To return to the biblical image, these parents sacrifice their children—just as they have perhaps sacrificed themselves—on the altar of achievement.  They count on achievement to give their lives significance.
As gods go, achievement is powerfully seductive and surprisingly cruel.  
Achievement promises us that once we reach a certain point in our careers or accumulate a certain level of material wealth or win a championship or become a star, we’ll have finally arrived.  We’ll be happy. 
But no sooner do we get to that peak we’ve struggled to reach than we discover we’re still yearning for something.  We’re still the same striving, anxious, unfulfilled slob we were yesterday.  All that’s changed is that we have more to lose.
St. Paul seems to be echoing God’s lesson to Abraham when he writes to the Romans:
I appeal to you therefore, brothers, by the mercies of God, to present your bodies as a living sacrifice, holy and acceptable to God, which is your spiritual worship.  (Romans 12:1)
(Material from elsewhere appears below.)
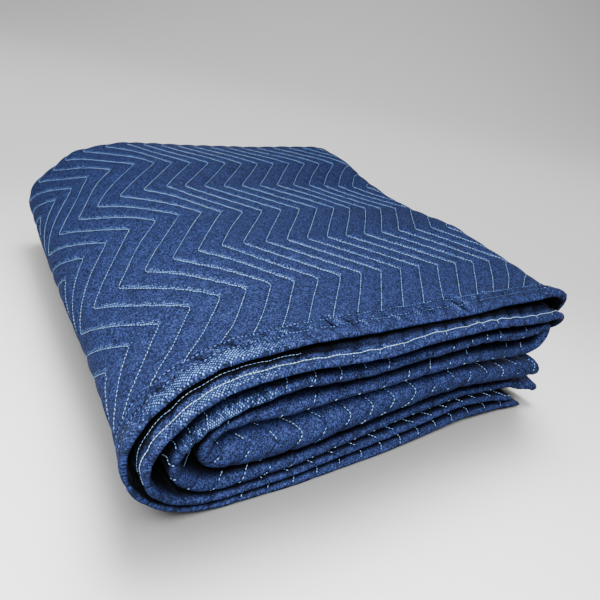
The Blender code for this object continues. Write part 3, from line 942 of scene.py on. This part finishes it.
def wovenCotton():
    # Plain-woven cotton and polyester, piece dyed: dull, with thick and thin yarn showing as fine
    # flecks, and pale ones where the dye is rubbed off the worn edges, which carry a painted
    # highlight as well. Rows of stitches pull in a crease, with painted shade on its near side and
    # a painted highlight on its far side. Painted shade darkens the creases, needle holes and
    # hollows between plies.
    surface = {**weave["surface"], "Sheen Tint": linear(weave["sheenTint"])}
    material, tree, shader = newMaterial("woven cotton and polyester", surface)
    add, eased = partial(addNode, tree), {"interpolation_type": "SMOOTHSTEP"}
    flat, rows = add("UVMap", uv_map="flatCloth"), add("UVMap", uv_map="quiltRows")
    across, along = add("SeparateXYZ", flat).outputs[:2]
    rowAt, fromEdge = add("SeparateXYZ", rows).outputs[:2]
    wornAndLit, creases = (add("Attribute", attribute_name=name).outputs["Fac"]
                     for name in ("wornAndLit", "creased"))

    # how far past its row of stitches a place is, and whether it is on a leg of the chevron that
    # runs across the light
    offRow = add("Math", rowAt, 0.5, -0.5, operation="WRAP")
    offRow = add("Math", offRow, rowGap, operation="MULTIPLY")
    leg = add("Math", along, quilt["firstCorner"] - vEnd, operation="ADD")
    leg = add("Math", leg, quilt["chevronLength"], operation="DIVIDE")
    leg = add("Math", leg, 1.0, 0.0, operation="WRAP")
    leg = add("Math", leg, 0.5, operation="GREATER_THAN")
    # neither side shows near the edges and the front fold, where the cloth is pressed flat
    clear = add("Math", along, vFold, operation="SUBTRACT")
    clear = add("Math", clear, operation="ABSOLUTE")
    clear = add("Math", fromEdge, clear, operation="MINIMUM")
    clear = add("MapRange", clear, *weave["pressedFlat"], **eased)
    leg = add("Math", leg, clear, operation="MULTIPLY")
    # painted highlight along the far side of the rows, on those legs
    beyond = add("Math", offRow, 0.0, operation="GREATER_THAN")
    paintedFringe = add("MapRange", offRow, weave["paintedFringeWidth"], 0.0, **eased)
    paintedFringe = add("Math", paintedFringe, beyond, operation="MULTIPLY")
    paintedFringe = add("Math", paintedFringe, leg, operation="MULTIPLY")
    # painted shade: the pleat on the near side of the rows
    pleat = add("MapRange", offRow, -weave["nearWidth"], 0.0, **eased)
    pleat = add("Math", pleat, beyond, operation="SUBTRACT")
    pleat = add("Math", pleat, 0.0, operation="MAXIMUM")
    pleat = add("Math", pleat, leg, operation="MULTIPLY")

    # the flecks of the yarn, and the pale raised threads: dye rubbed off, and painted highlights
    slubs = add("TexVoronoi", Vector=flat, Scale=1 / weave["slub"], voronoi_dimensions="2D")
    slub = add("SeparateColor", slubs.outputs["Color"]).outputs["Red"]
    ramp = add("ValToRGB", slub)
    stops = ramp.color_ramp.elements
    stops[0].color, stops[1].color = linear(weave["dark"]), linear(weave["light"])
    stops.new(0.5).color = linear(weave["body"])
    bias = add("Mapping", Vector=flat, Rotation=(0.0, 0.0, math.radians(45)))
    floats = add("TexVoronoi", Vector=bias, Scale=1 / weave["float"],
                 Randomness=weave["floatStray"], voronoi_dimensions="2D")
    chance = add("SeparateColor", floats.outputs["Color"]).outputs["Green"]
    # pale specks: wear and a painted highlight on the edges, a painted highlight beside the rows
    # and on the crease ridges
    rubbedAndLit = add("Math", wornAndLit, weave["wornAndLit"], weave["plain"], operation="MULTIPLY_ADD")
    rubbedAndLit = add("Math", paintedFringe, weave["paintedFringe"], rubbedAndLit, operation="MULTIPLY_ADD")
    rubbedAndLit = add("Math", rubbedAndLit, creases, operation="MAXIMUM")
    bareAndLit = add("Math", chance, -weave["paleRange"], rubbedAndLit, operation="MULTIPLY_ADD")
    bareAndLit = add("MapRange", bareAndLit, 0.0, weave["paleFade"], **eased)
    dot = add("MapRange", floats, *weave["floatTop"], **eased)
    speck = add("Math", bareAndLit, dot, operation="MULTIPLY")
    flecked = add("Mix", speck, data_type="RGBA")
    tree.links.new(ramp.outputs["Color"], flecked.inputs[6])
    flecked.inputs[7].default_value = linear(weave["pale"])
    mottle = add("TexNoise", Vector=flat, Scale=1 / weave["mottle"], Detail=2.0, Roughness=0.5)
    by = weave["mottleBy"]
    patches = add("MapRange", mottle, *weave["mottleRange"], 1 - by, 1 + by)

    # creases along the quilting rows, and needle pulls along the hem rows, with painted shade in
    # them and in the troughs of the main creases
    crease = ridge(add, add("Math", offRow, operation="ABSOLUTE"), weave["seamWidth"])
    needle = add("Math", across, 2 * math.pi / thread["pitch"], operation="MULTIPLY")
    needle = add("Math", needle, operation="SINE")
    pits = add("MapRange", needle, *weave["pits"], **eased)
    hole = 0.0
    for row in hemRows["A"]:
        away = add("Math", fromEdge, row, operation="SUBTRACT")
        away = add("Math", away, operation="ABSOLUTE")
        pull = add("Math", ridge(add, away, weave["needleWidth"]), pits, operation="MULTIPLY")
        hole = add("Math", hole, pull, operation="MAXIMUM")
    troughs = add("Math", creases, 0.0, operation="MINIMUM")
    # between the raised threads, most where they are worn and the highlight is painted
    between = add("Math", dot, weave["floatMean"], operation="SUBTRACT")
    contrast, wornAndLitContrast = weave["floatShade"]
    contrast = add("Math", wornAndLit, wornAndLitContrast, contrast, operation="MULTIPLY_ADD")
    darkened = ((crease, shades["crease"]), (hole, shades["needle"]), (troughs, shades["trough"]),
                (between, contrast), (pleat, shades["pleat"]))
    shade = 1.0
    for where, amount in darkened:
        shade = add("Math", where, amount, shade, operation="MULTIPLY_ADD")
    shade = add("Math", shade, shades["least"], operation="MAXIMUM")
    shade = add("Math", shade, patches, operation="MULTIPLY")
    # painted shade in the hollows between the plies, darkest where other cloth is near
    hollow = add("AmbientOcclusion", Distance=weave["reach"], samples=8).outputs["AO"]
    hollow = add("MapRange", hollow, *weave["clear"], **eased)
    shade = add("Math", shade, hollow, operation="MULTIPLY")
    dyed = add("VectorMath", flecked.outputs[2], Scale=shade, operation="SCALE")
    tree.links.new(dyed.outputs[0], shader.inputs["Base Color"])
    pulled = add("Math", crease, hole, operation="MAXIMUM")
    raised = add("Math", slub, weave["bump"], operation="MULTIPLY")
    raised = add("Math", pulled, -weave["seamDepth"], raised, operation="MULTIPLY_ADD")
    bump = add("Bump", Height=raised, Distance=1.0, Strength=weave["bumpStrength"])
    tree.links.new(bump.outputs[0], shader.inputs["Normal"])
    return material


def spunThread(name, colour, dark):
    # spun polyester sewing thread: smooth with a soft shine, worn and dull in places
    material, tree, shader = newMaterial(name, thread["surface"])
    add = partial(addNode, tree)
    places = add("TexCoord").outputs["Object"]
    patches = add("TexNoise", Vector=places, Scale=1 / thread["patch"], Detail=3.0, Roughness=0.7)
    ramp = add("ValToRGB", add("MapRange", patches, *thread["patchRange"]))
    stops = ramp.color_ramp.elements
    stops[0].color, stops[1].color = linear(dark), linear(colour)
    tree.links.new(ramp.outputs["Color"], shader.inputs["Base Color"])
    return material


def paintedFloor():
    # matt emulsion on a smooth floor: no shine
    surface = {"Base Color": linear("#eeeeee"), "Roughness": 0.95, "Specular IOR Level": 0.1}
    return newMaterial("matt floor paint", surface)[0]


camera = {
    "place": (-0.3248, -0.5180, 0.3697),  # metres
    "heading": 36.51,  # degrees from +Y towards +X
    "pitch": -28.53,
    "roll": 11.92,
    "lens": 33.55,  # millimetres, on the usual 36 mm
}


def addCamera():
    data = bpy.data.cameras.new("camera")
    data.lens = camera["lens"]
    holder = placed("camera", data)
    holder.matrix_world = Matrix.Translation(camera["place"])
    turns = ((-camera["heading"], "Z"), (90.0 + camera["pitch"], "X"), (camera["roll"], "Z"))
    for degrees, axis in turns:
        holder.matrix_world @= Matrix.Rotation(math.radians(degrees), 4, axis)
    bpy.context.scene.camera = holder


studio = {
    "floorFront": -4.0,
    "floorReach": 1.8,  # the floor runs this far back, then curves up
    "halfWidth": 12.0,
    "curve": 2.0,
    "curveSteps": 12,
    "wall": 4.0,
    "sky": 0.10,
    "lamps": (
        # name, place, aim, size, spread in degrees, power, and what it lights
        ("key", (-0.52, -0.72, 0.84), (0.0, 0.0, 0.05), 0.40, 180, 24.0, "quilted_cloth"),
        ("overhead", (-0.15, -0.10, 1.30), (0.0, 0.0, 0.0), 1.2, 180, 4.5, "quilted_cloth"),
        ("back", (0.40, 1.20, 0.16), (0.0, 0.20, 0.06), 0.3, 180, 3.5, "quilted_cloth"),
        ("right", (1.20, -0.10, 0.16), (0.2, 0.0, 0.06), 0.3, 180, 3.5, "quilted_cloth"),
        ("ceiling", (0.0, 0.0, 2.20), (0.0, 0.0, 0.0), 4.0, 180, 128.0, "floor"),
        ("beam", (0.05, 0.05, 1.20), (-0.36, -0.52, 0.0), 0.9, 60, 11.0, "floor"),
    ),
}


def addBackdrop():
    # a floor that curves up into a wall, as one sheet
    bm = bmesh.new()
    reach, curve, wide = studio["floorReach"], studio["curve"], studio["halfWidth"]
    profile = [bm.verts.new((-wide, y, 0.0)) for y in (studio["floorFront"], reach)]
    for k in range(1, studio["curveSteps"] + 1):
        angle = math.radians(90 * k / studio["curveSteps"])
        profile.append(bm.verts.new(
            (-wide, reach + curve * math.sin(angle), curve * (1 - math.cos(angle)))))
    profile.append(bm.verts.new((-wide, reach + curve, curve + studio["wall"])))
    edges = [bm.edges.new(pair) for pair in zip(profile, profile[1:])]
    swept = bmesh.ops.extrude_edge_only(bm, edges=edges)["geom"]
    moved = [item for item in swept if isinstance(item, bmesh.types.BMVert)]
    bmesh.ops.translate(bm, verts=moved, vec=(2 * wide, 0.0, 0.0))
    bmesh.ops.recalc_face_normals(bm, faces=bm.faces)
    turn = Matrix.Rotation(-math.radians(camera["heading"]), 3, "Z")
    bmesh.ops.rotate(bm, verts=bm.verts, matrix=turn)
    mesh = finishedMesh(bm, "floor")
    mesh.shade_smooth()
    floor = placed("floor", mesh)
    floor.data.materials.append(paintedFloor())
    floor.visible_diffuse = False  # no light is thrown up into the folds
    return floor


def addLights(receivers):
    world = bpy.data.worlds.new("studio")
    bpy.context.scene.world = world
    world.use_nodes = True
    sky = world.node_tree.nodes["Background"]
    sky.inputs["Color"].default_value = linear("#ffffff")
    sky.inputs["Strength"].default_value = studio["sky"]
    for name, place, aim, size, spread, power, lit in studio["lamps"]:
        data = bpy.data.lights.new(name, "AREA")
        data.size, data.energy, data.spread = size, power, math.radians(spread)
        lamp = placed(name, data)
        lamp.location = place
        lamp.rotation_euler = (Vector(aim) - Vector(place)).to_track_quat("-Z", "Y").to_euler()
        lamp.light_linking.receiver_collection = receivers[lit]


laying = {
    "foldReach": 0.042,  # how far round the front fold they are laid
    "foldAbove": 0.65,  # share of them that shows above the fold's middle, and below it
    "foldBelow": 0.35,
    "underReach": 0.0085,  # how far in under hem B they are laid, from this place on the top
    "underFrom": 0.08,
    "underShowing": 0.60,
    "innerEnds": 0.13,  # the inner row under the hem goes out of sight here
    "outerLonger": 1.35,  # stitches drawn longer, so that the row reads as one line
    "innerLonger": 1.20,
    "topFrom": 0.012,  # from this far under the outer crease
    "topEnds": 0.026,  # to this far from hem A
    "endReach": 0.030,  # on the two free ends
    "endHem": 0.020,
    "slotReach": 0.100,
}


def addThreads():
    place, reach, slot = strip.place, laying["foldReach"], vFold - laying["slotReach"]
    pale = spunThread("pale spun polyester", "#b8dcff", "#74a6f6")
    white = spunThread("white spun polyester", "#ccecff", "#a0ceff")
    navy = spunThread("navy spun polyester", "#6f97ec", "#0c1120")
    whole, outside = (0.0, strip.total), (place("ground", 0.97), place("second", 0.03))
    (outer, inner), innerRun = hemRows["B"], (outside[0], place("top", laying["innerEnds"]))
    above = quiltingRows(*whole, vFold - reach, vFold)
    below = quiltingRows(*whole, vFold, vFold + reach)
    under = quiltingRows(place("top", laying["underFrom"]), outside[1], 0.0, laying["underReach"])
    top = quiltingRows(*outside, vD - laying["topFrom"], vEnd - laying["topEnds"])
    laid = (
        # name, side of the cloth, thread, share of its width, and the stitches' ends
        ("top_quilting", 1, pale, 0.88, top),
        ("fold_quilting", 1, pale, 1.05,
         inBursts(above, laying["foldAbove"], 3), inBursts(below, laying["foldBelow"], 4)),
        ("under_quilting", -1, pale, 1.0, inBursts(under, laying["underShowing"], 5),
         quiltingRows(0.0, outside[0], vEnd - laying["endHem"], vEnd)),
        ("lower_quilting", 1, pale, 1.0, quiltingRows(0.0, outside[0], 0.0, laying["endReach"]),
         quiltingRows(outside[1], strip.total, slot, vFold - reach)),
        ("hem_rows_face", 1, navy, 0.90, *(hemRow(*outside, vEnd - row) for row in hemRows["A"])),
        ("hem_row_reverse", -1, white, 0.95, hemRow(*outside, outer, laying["outerLonger"])),
        ("hem_row_inner", -1, pale, 0.55, hemRow(*innerRun, inner, laying["innerLonger"])),
    )
    return [stitches(name, np.concatenate(ends), side, material, width)
            for name, side, material, width, *ends in laid]


addCamera()
floor = addBackdrop()
report("camera and floor are in place")
cloth = quiltedCloth()
cloth.data.materials.append(wovenCotton())
clothMesh = BVHTree.FromObject(cloth, bpy.context.evaluated_depsgraph_get())
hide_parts("quilted_blanket")
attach(cloth, "root")
threads = addThreads()
receivers = {name: bpy.data.collections.new(name) for name in ("quilted_cloth", "floor")}
for piece in (cloth, *threads):
    receivers["quilted_cloth"].objects.link(piece)
receivers["floor"].objects.link(floor)
addLights(receivers)
report("lamps are in place")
His message is for us as well.  Choose your altars wisely.  The sacrifice you bring is ultimately yourself.  And your children.
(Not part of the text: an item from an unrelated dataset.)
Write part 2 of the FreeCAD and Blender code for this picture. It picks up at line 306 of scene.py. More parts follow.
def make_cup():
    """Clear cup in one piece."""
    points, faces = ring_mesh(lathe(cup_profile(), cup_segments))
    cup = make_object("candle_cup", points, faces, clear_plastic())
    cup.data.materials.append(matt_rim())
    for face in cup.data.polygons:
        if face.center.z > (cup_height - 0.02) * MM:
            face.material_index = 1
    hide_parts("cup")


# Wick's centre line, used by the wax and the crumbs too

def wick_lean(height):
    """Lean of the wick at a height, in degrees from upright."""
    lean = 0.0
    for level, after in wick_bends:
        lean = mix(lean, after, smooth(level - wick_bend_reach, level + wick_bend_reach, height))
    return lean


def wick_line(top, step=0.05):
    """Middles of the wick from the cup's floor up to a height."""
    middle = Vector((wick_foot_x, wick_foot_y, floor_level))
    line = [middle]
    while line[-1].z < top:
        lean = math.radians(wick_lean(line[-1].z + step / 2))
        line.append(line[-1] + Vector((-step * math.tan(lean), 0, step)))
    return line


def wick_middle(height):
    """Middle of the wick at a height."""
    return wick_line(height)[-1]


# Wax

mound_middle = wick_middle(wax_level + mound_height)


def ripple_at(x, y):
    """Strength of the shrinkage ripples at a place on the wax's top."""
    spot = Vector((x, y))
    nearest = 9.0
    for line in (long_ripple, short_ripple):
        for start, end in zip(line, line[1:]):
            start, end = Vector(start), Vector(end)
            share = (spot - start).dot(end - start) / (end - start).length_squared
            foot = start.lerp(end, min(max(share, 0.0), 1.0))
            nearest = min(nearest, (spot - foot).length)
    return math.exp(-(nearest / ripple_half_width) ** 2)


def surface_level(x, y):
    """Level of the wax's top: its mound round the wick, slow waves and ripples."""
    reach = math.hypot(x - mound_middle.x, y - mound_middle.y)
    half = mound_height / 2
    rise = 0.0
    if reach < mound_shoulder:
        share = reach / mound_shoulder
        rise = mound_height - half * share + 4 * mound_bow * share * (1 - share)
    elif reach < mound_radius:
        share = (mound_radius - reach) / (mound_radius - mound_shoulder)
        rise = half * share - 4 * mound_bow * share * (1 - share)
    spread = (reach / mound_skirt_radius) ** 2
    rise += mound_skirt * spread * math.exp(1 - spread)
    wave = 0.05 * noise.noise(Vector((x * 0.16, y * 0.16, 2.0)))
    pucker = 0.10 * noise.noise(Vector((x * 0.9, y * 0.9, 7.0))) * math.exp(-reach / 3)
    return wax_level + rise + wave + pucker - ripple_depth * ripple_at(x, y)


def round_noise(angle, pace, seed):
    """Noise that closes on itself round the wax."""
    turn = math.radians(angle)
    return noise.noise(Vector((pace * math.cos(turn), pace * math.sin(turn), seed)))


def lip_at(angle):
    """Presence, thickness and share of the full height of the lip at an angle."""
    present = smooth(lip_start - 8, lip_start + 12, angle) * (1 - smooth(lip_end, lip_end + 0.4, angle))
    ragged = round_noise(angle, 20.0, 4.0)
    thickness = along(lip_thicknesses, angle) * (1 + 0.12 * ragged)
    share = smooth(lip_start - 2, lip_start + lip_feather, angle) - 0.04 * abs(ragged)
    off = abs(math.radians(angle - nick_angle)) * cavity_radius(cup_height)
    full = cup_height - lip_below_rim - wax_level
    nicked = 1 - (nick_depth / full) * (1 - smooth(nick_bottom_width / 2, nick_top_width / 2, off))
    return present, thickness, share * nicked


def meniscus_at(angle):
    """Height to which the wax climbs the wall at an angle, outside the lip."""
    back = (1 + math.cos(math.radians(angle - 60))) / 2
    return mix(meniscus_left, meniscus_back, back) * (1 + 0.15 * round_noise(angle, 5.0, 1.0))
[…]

We offer ourselves at God’s altar because we trust that he will give us his mercy.  This prayer from The Book of Common Prayer says it beautifully:
We do not presume to come to this thy Table, O merciful
Lord, trusting in our own righteousness, but in thy manifold
and great mercies. We are not worthy so much as to gather
up the crumbs under thy Table. But thou art the same Lord
whose property is always to have mercy. Grant us therefore,
gracious Lord, so to eat the flesh of thy dear Son Jesus Christ,
and to drink his blood, that we may evermore dwell in him,
and he in us. Amen.
A life offered to the service and glory of God is a life always justified by God’s unrelenting love for us.  What we do we do in response to God’s merciful love.  We are freed from accumulating achievements in the vain hope of making ourselves love-worthy.
While we parents are charged with helping our children to develop their natural gifts and to make their way in this tumultuous world, we are most fundamentally called to help our children learn to offer themselves as a living sacrifice on the only altar that will genuinely insure their abiding joy and peace.